The model takes grayscale images (L channel in LAB color space) as input and predicts the corresponding color channels (ab channels). It uses a multi-branch architecture that combines:
- Low-level features for texture and local patterns
- Mid-level features for regional structure
- Global features for semantic understanding
- Classification network trained on scene categories
The model shows different performance depending on the type of scene:
Images of buildings and natural environments preserve color information well, though with a slight lack of saturation and somewhat washed-out colors. The model successfully identifies the semantic content and applies appropriate color palettes for architectural and natural scenes.
| Original Image | Colorized Result |
|---|---|
![]() |
![]() |
![]() |
![]() |
![]() |
![]() |
![]() |
![]() |
![]() |
![]() |
Images that include colorful elements or objects with varied colors do not perform as well. As stated in the original paper, the model tends to produce more conservative colorizations when faced with highly variable or vibrant color possibilities, often defaulting to more muted tones to avoid unrealistic results.
| Original Image | Colorized Result |
|---|---|
![]() |
![]() |
![]() |
![]() |
This behavior aligns with the known limitations of automatic colorization systems, which must balance between plausible and vivid colorizations, particularly for objects that can have multiple valid color interpretations.
The network consists of several components:
- Low-Level Features Network: Extracts basic features (edges, textures)
- Mid-Level Features Network: Processes regional features
- Global Features Network: Captures semantic information
- Classification Network: Predicts scene categories (auxiliary task)
- Fusion Layer: Combines mid-level and global features
- Colorization Network: Generates final color predictions
Input: Grayscale image (L channel, 1×224×224) Output: Color channels (ab channels, 2×224×224)

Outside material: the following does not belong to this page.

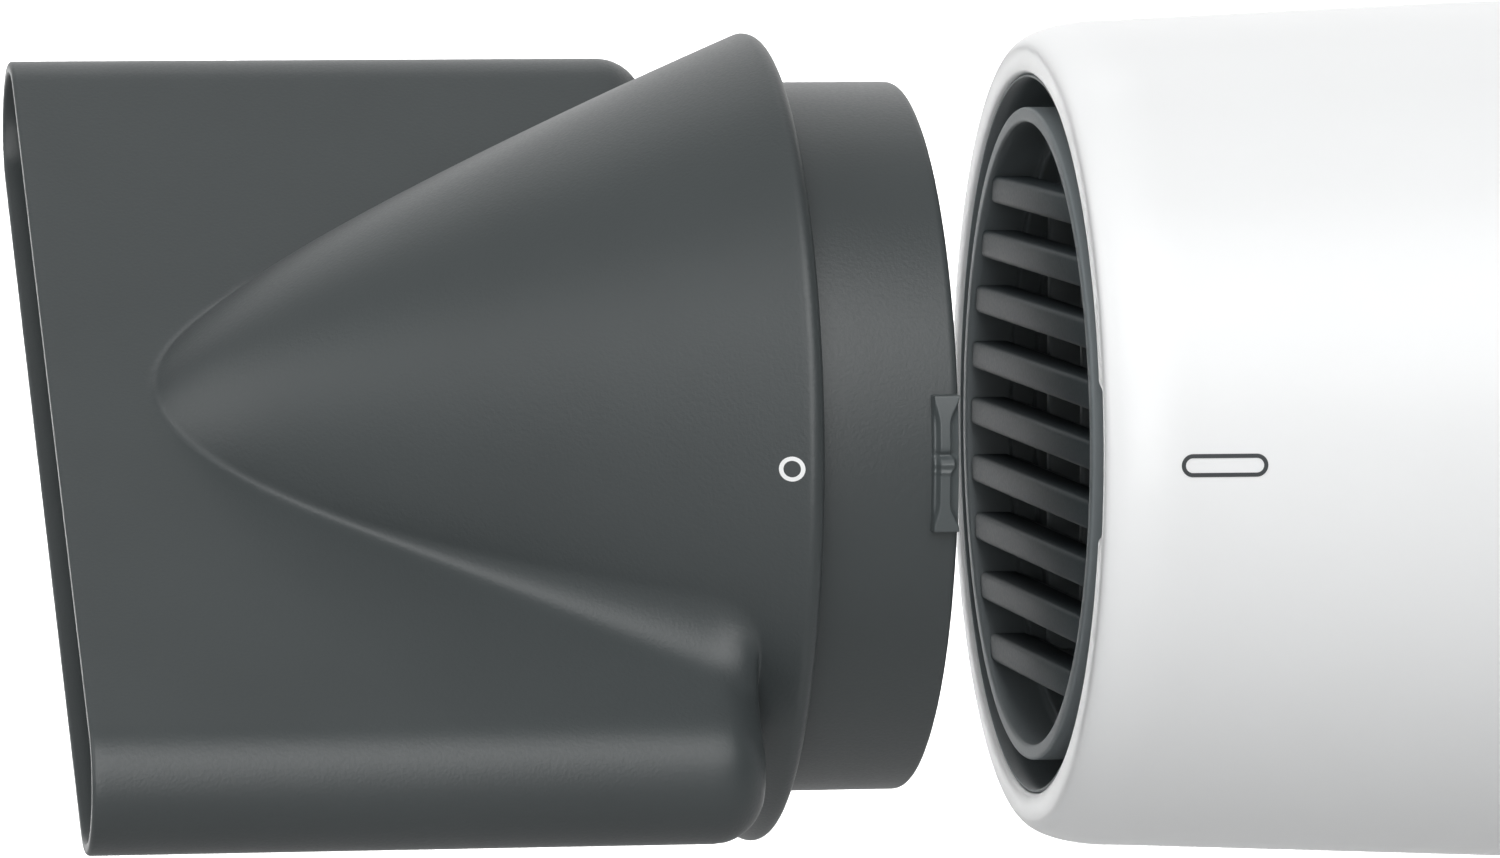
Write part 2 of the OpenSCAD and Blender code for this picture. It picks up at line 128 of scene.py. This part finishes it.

This project uses uv for fast dependency management.
The dependencies will be automatically installed when you run the training script with uv run.
- Python >= 3.12
- PyTorch >= 2.8.0
- torchvision >= 0.23.0
- kornia >= 0.8.1
- numpy >= 2.3.2
- scikit-image >= 0.25.2
- tqdm >= 4.67.1
- wandb >= 0.21.3 (optional, for experiment tracking)
This implementation uses the Places365-Standard dataset. You can download and prepare it using the provided Makefile:
# Download the dataset (this will take a while - ~25GB)
make download_dataset
# Extract the dataset
make extract_dataset
# Create dataset splits (places10, places10_small, places365_small subsets)
make split_dataset
# Or run all steps at once:
make datasetThe dataset will be organized in the following structure:
data/
places365_standard/
train/
class1/
class2/
...
val/
class1/
class2/
...
The split_dataset target creates several convenient subsets:
- places10: First 10 classes, full dataset
- places10_small: First 10 classes, 1000 images per class
- places365_small: All 365 classes, 1000 images per class
The easiest way to start training is using the provided Makefile targets:
# Train on full Places365 dataset (default)
make train
# Or use specific targets:
make train_places365 # Full Places365 dataset (365 classes, 15 epochs)
make train_places365_small # Places365 small subset (365 classes, 15 epochs)
make train_places10 # Places10 dataset (10 classes, 15 epochs)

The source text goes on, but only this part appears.